OCI Cost Analysis is one of the four tools that feed into the FinOps Hub. The FinOps Hub is the unified console that consolidates Cost Analysis, Budgets, Cloud Advisor, and Subscriptions into a single entry point. Most day-to-day spend analysis happens within the Cost Analysis tool, while the FinOps Hub provides the executive overview and access point to all tools.

Do I need third-party FinOps tools for OCI?

For most enterprise OCI environments, OCI’s native tooling is sufficient for foundational and intermediate FinOps maturity. Third-party tools become valuable when an organisation needs to manage cost governance across multiple cloud providers using a single platform, or when specific capabilities — such as custom anomaly detection or advanced showback reporting — exceed what native OCI tools provide.

How does Oracle support increase relate to FinOps?

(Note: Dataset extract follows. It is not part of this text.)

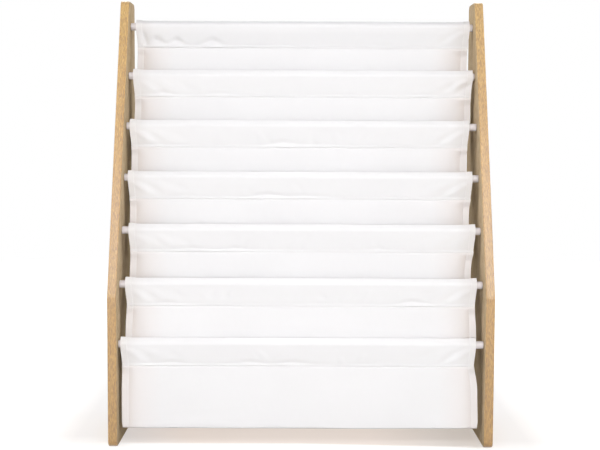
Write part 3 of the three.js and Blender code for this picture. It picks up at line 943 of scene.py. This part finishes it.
class SHELF_OT_stage(ShelfOperator, bpy.types.Operator):
    """Lay a white floor and hang the lamps"""
    bl_idname = "shelf.stage"
    bl_label = "Stage"

    def execute(self, context):
        studio = context.scene.shelf_studio
        context.scene.view_settings.view_transform = "Standard"
        self.sky(context, studio)
        self.floor(context)
        aim = Vector((0, 0, 0.36))
        self.lamp(context, "key_lamp", (0.12, -2.25, 1.85), aim, (2.0, 0.55), studio.key)
        self.lamp(context, "fill_lamp", (0, -2.6, 0.55), aim, (1.0, 0.7), studio.fill)
        self.lamp(context, "back_lamp", (0, 1.9, 2.4), aim, (1.8, 1.2), studio.back)
        for name, side in SIDES.items():
            self.lamp(context, f"{name}_lamp", (side * 2.5, 0.1, 1.1), aim, (0.9, 1.4), studio.side)
            self.lamp(context, f"front_{name}_lamp", (side * 2.2, -1.6, 1.2), aim, (0.8, 1.0), studio.front)
        return {"FINISHED"}

    def seen_directly(self, n):
        """1 for rays from the camera, from a reflection or through glass, and 0 for those that light."""
        path = n.add("ShaderNodeLightPath").outputs
        seen = n.math("MAXIMUM", path["Is Camera Ray"], path["Is Glossy Ray"])
        return n.math("MAXIMUM", seen, path["Is Transmission Ray"])

    def sky(self, context, studio):
        world = bpy.data.worlds.new("studio_sky")
        context.scene.world = world
        world.use_nodes = True
        n = Nodes(world.node_tree)
        n.tree.nodes.clear()
        height = n.split(n.add("ShaderNodeTexCoord").outputs["Generated"])[2]
        even = n.span(height, 0.0, 0.7, studio.sky * 0.7, studio.sky * 1.3)
        strength = n.math("MAXIMUM", self.seen_directly(n), even)
        light = n.add("ShaderNodeBackground", {"Color": (1, 1, 1, 1), "Strength": strength})
        n.add("ShaderNodeOutputWorld", {"Surface": light.outputs[0]})

    def floor(self, context):
        shape = bmesh.new()
        bmesh.ops.create_circle(shape, cap_ends=True, radius=3.0, segments=64)
        mesh = bpy.data.meshes.new("floor")
        shape.to_mesh(mesh)
        shape.free()
        floor = bpy.data.objects.new("floor", mesh)
        context.scene.collection.objects.link(floor)
        material, shader = new_material("white_floor")
        n = Nodes(material.node_tree)
        tint = n.noise(n.object_place(), 3.0)
        n.put(shader.inputs["Base Color"], n.mix(tint, (0.45, 0.44, 0.43), (0.47, 0.46, 0.45)))
        set_numbers(shader, {"Roughness": 0.9, "Specular IOR Level": 0.1})
        n.put(shader.inputs["Emission Color"], self.floor_glow_with_painted_shadow(n))
        n.put(shader.inputs["Emission Strength"], self.seen_directly(n))
        mesh.materials.append(material)

    def floor_glow_with_painted_shadow(self, n):
        """What lifts the floor towards white: most in front and far off, less and warmer below the shelf,
        and least beside the right foot. Where it lifts less, it is painted shadow of the shelf."""
        front_colour, far_colour = (0.74, 0.74, 0.74), (0.72, 0.72, 0.72)
        painted_shadow_below, painted_shade_round = (0.51, 0.43, 0.38), (0.45, 0.445, 0.455)
        painted_shadow_by_right_foot = (0.375, 0.33, 0.295)
        place = n.object_place()
        split = n.split(place)
        away = n.add("ShaderNodeVectorMath", {0: place}, operation="LENGTH").outputs["Value"]
        to_side = n.math("ABSOLUTE", split[0])
        right = n.math("MAXIMUM", split[0], 0.0)
        forward = n.math("MULTIPLY_ADD", right, 0.07, split[1])
        middle = n.mix(n.span(away, 0.2, 0.36), painted_shadow_below, painted_shade_round)
        by_right_foot = n.math("MULTIPLY", n.span(right, 0.12, 0.26), n.span(right, 0.29, 0.32, 1.0, 0.0))
        beside = n.mix(by_right_foot, middle, painted_shadow_by_right_foot)
        far = n.math("MAXIMUM", n.span(to_side, 0.38, 0.48), n.span(away, 0.5, 1.0))
        behind_feet = n.mix(far, beside, far_colour)
        # The sharp front edge of the painted shadow below the shelf
        under = n.span(forward, -0.105, -0.089)
        front_edge = n.mix(n.span(away, 0.28, 0.36), under, n.span(forward, -0.2, -0.05))
        return n.mix(front_edge, front_colour, behind_feet)

    def lamp(self, context, name, place, aim, size, power):
        data = bpy.data.lights.new(name, "AREA")
        data.shape = "RECTANGLE"
        data.size, data.size_y = size
        data.energy = power
        lamp = bpy.data.objects.new(name, data)
        context.scene.collection.objects.link(lamp)
        lamp.location = place
        lamp.rotation_euler = (aim - Vector(place)).to_track_quat("-Z", "Y").to_euler()


class SHELF_OT_boards(ShelfOperator, bpy.types.Operator):
    """Give the side panels their oak-look laminate"""
    bl_idname = "shelf.boards"
    bl_label = "Side panels"

    def execute(self, context):
        board = context.scene.shelf_board
        edge = oak_material(
            board, "oak_edge_band", board.edge_pale, board.edge_dark, along_y=0.15, flecks=1,
            roughness=0.38, gloss=0.9, painted_light=True)
        face = oak_material(
            board, "oak_face_foil", board.face_pale, board.face_dark, along_y=1, flecks=0.4,
            roughness=0.8, gloss=0.0, painted_light=False)
        for side in SIDES:
            mesh = dress_node(f"side_panel_{side}", edge)
            mesh.materials.append(face)
            for polygon in mesh.polygons:
                polygon.material_index = int(abs(polygon.normal.x) > 0.9)
        return {"FINISHED"}


class SHELF_OT_tubes(ShelfOperator, bpy.types.Operator):
    """Turn the seven coated tubes"""
    bl_idname = "shelf.tubes"
    bl_label = "Tubes"

    def execute(self, context):
        metal = context.scene.shelf_metal
        material = made_once("powder_coat", coat_material, metal)
        wall, round_off = 1.2 * MM, 0.3 * MM
        bore = TUBE_RADIUS - wall
        for tube in TUBES:
            low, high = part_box(f"rod_{tube}")
            profile = [
                (low.x, bore), (low.x, TUBE_RADIUS - round_off), (low.x + round_off, TUBE_RADIUS),
                (high.x - round_off, TUBE_RADIUS), (high.x, TUBE_RADIUS - round_off), (high.x, bore),
                (low.x, bore)]
            shape = turned(profile, (0, *TUBE_AXIS[tube]), metal.sides)
            piece = new_piece(f"coated_tube_{tube}", shape, material)
            sharpen(piece)
            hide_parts(f"rod_{tube}")
        return {"FINISHED"}


class SHELF_OT_screws(ShelfOperator, bpy.types.Operator):
    """Turn the screws, with six-sided sockets in their heads"""
    bl_idname = "shelf.screws"
    bl_label = "Screws"

    def execute(self, context):
        metal = context.scene.shelf_metal
        material = made_once("bright_zinc", zinc_material, metal)
        for tube in TUBES:
            for side, sign in SIDES.items():
                self.screw(f"bolt_{tube}_{side}", sign, metal, material)
        return {"FINISHED"}

    def screw(self, node, sign, metal, material):
        low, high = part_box(node)
        centre = Vector((0, (low.y + high.y) / 2, (low.z + high.z) / 2))
        face = low.x if sign < 0 else high.x
        tip = high.x if sign < 0 else low.x
        inwards = -sign
        head, shank = (high.y - low.y) / 2, 3.0 * MM
        height, bevel = 2.6 * MM, 0.6 * MM
        socket, socket_depth = 2.0 * MM, 2.0 * MM
        socket_rim, tip_bevel = socket * 1.35, 0.8 * MM
        profile = [
            (face, socket_rim), (face, head - bevel), (face + inwards * bevel * 0.4, head - bevel * 0.35),
            (face + inwards * bevel, head), (face + inwards * height, head),
            (face + inwards * height, shank), (tip - inwards * tip_bevel, shank),
            (tip, shank - tip_bevel), (tip, 0.0)]
        shape = turned(profile, centre, metal.sides)
        rim = [e for e in shape.edges if e.is_boundary]
        made = bmesh.ops.extrude_edge_only(shape, edges=rim)["geom"]
        ring = [v for v in made if isinstance(v, bmesh.types.BMVert)]
        for vert in ring:
            angle = math.atan2(vert.co.z - centre.z, vert.co.y - centre.y)
            off = (angle % (math.pi / 3)) - math.pi / 6
            flat_off = socket / math.cos(off)
            vert.co.y = centre.y + flat_off * math.cos(angle)
            vert.co.z = centre.z + flat_off * math.sin(angle)
        inner = [e for e in made if isinstance(e, bmesh.types.BMEdge) and e.is_boundary]
        deep = bmesh.ops.extrude_edge_only(shape, edges=inner)["geom"]
        floor = [v for v in deep if isinstance(v, bmesh.types.BMVert)]
        bmesh.ops.translate(shape, verts=floor, vec=(inwards * socket_depth, 0, 0))
        last = [e for e in deep if isinstance(e, bmesh.types.BMEdge) and e.is_boundary]
        bmesh.ops.contextual_create(shape, geom=last)
        bmesh.ops.recalc_face_normals(shape, faces=shape.faces)
        piece = new_piece(node.replace("bolt", "screw"), shape, material)
        sharpen(piece)
        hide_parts(node)


class SHELF_OT_inserts(ShelfOperator, bpy.types.Operator):
    """Give the threaded inserts inside the tubes their zinc"""
    bl_idname = "shelf.inserts"
    bl_label = "Inserts"

    def execute(self, context):
        material = made_once("bright_zinc", zinc_material, context.scene.shelf_metal)
        for tube in TUBES:
            for side in SIDES:
                dress_node(f"rod_insert_{tube}_{side}", material)
        return {"FINISHED"}


class SHELF_OT_sleeves(ShelfOperator, bpy.types.Operator):
    """Sew the sleeves round the tubes"""
    bl_idname = "shelf.sleeves"
    bl_label = "Sleeves"

    def execute(self, context):
        cloth = context.scene.shelf_cloth
        material = cloth_material("sleeve_canvas", cloth, cloth.sleeve_hem_shade, fade=2.8)
        for tube in TUBES:
            make_sleeve(tube, cloth, material)
        return {"FINISHED"}


class SHELF_OT_pockets(ShelfOperator, bpy.types.Operator):
    """Hang the pockets between the sleeves"""
    bl_idname = "shelf.pockets"
    bl_label = "Pockets"

    def execute(self, context):
        cloth = context.scene.shelf_cloth
        material = cloth_material("pocket_canvas", cloth, cloth.pocket_hem_shade, fade=6.0)
        for pocket in POCKETS:
            make_pocket(pocket, cloth, material)
        return {"FINISHED"}


class SHELF_PT_panel(bpy.types.Panel):
    """Lists the shelf's pieces and what can be changed on them"""
    bl_idname = "SHELF_PT_panel"
    bl_label = "Sling bookshelf"
    bl_space_type = "VIEW_3D"
    bl_region_type = "UI"
    bl_category = "Bookshelf"

    def draw(self, context):
        for operator in OPERATORS:
            self.layout.operator(operator.bl_idname)
        for name, group in GROUPS.items():
            box = self.layout.box()
            for prop in group.__annotations__:
                box.prop(getattr(context.scene, name), prop)


OPERATORS = [
    SHELF_OT_camera, SHELF_OT_stage, SHELF_OT_boards, SHELF_OT_tubes, SHELF_OT_screws, SHELF_OT_inserts,
    SHELF_OT_sleeves, SHELF_OT_pockets,
]
GROUPS = {
    "shelf_cloth": ShelfCloth, "shelf_board": ShelfBoard, "shelf_metal": ShelfMetal,
    "shelf_studio": ShelfStudio,
}
CLASSES = [*GROUPS.values(), *OPERATORS, SHELF_PT_panel]


def register():
    for cls in CLASSES:
        bpy.utils.register_class(cls)
    for name, group in GROUPS.items():
        setattr(bpy.types.Scene, name, PointerProperty(type=group))


def unregister():
    for name in GROUPS:
        delattr(bpy.types.Scene, name)
    for cls in reversed(CLASSES):
        bpy.utils.unregister_class(cls)


def main():
    register()
    for operator in OPERATORS:
        space, name = operator.bl_idname.split(".")
        if getattr(getattr(bpy.ops, space), name)() != {"FINISHED"}:
            raise RuntimeError(f"{operator.bl_idname} didn't finish")


if __name__ == "__main__":
    main()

Oracle on-premises support increases by 8% per year. For enterprises with large on-premises Oracle estates, this escalation is a significant and growing cost. OCI’s Support Rewards programme directly offsets this cost by crediting OCI spend against support fees. Managing this offset is a commercial FinOps responsibility — ensuring the programme is active and credits are fully utilised before expiry is as important as any technical cost optimisation measure.

What is the best entry point for a FinOps programme on OCI?

Start with visibility. Configure the FinOps Hub, implement a mandatory tagging policy, and generate a baseline cost analysis report. Without accurate, well-structured spend data, all subsequent optimisation and governance activities are built on a weak foundation. Most organisations can complete this foundational step within two to four weeks.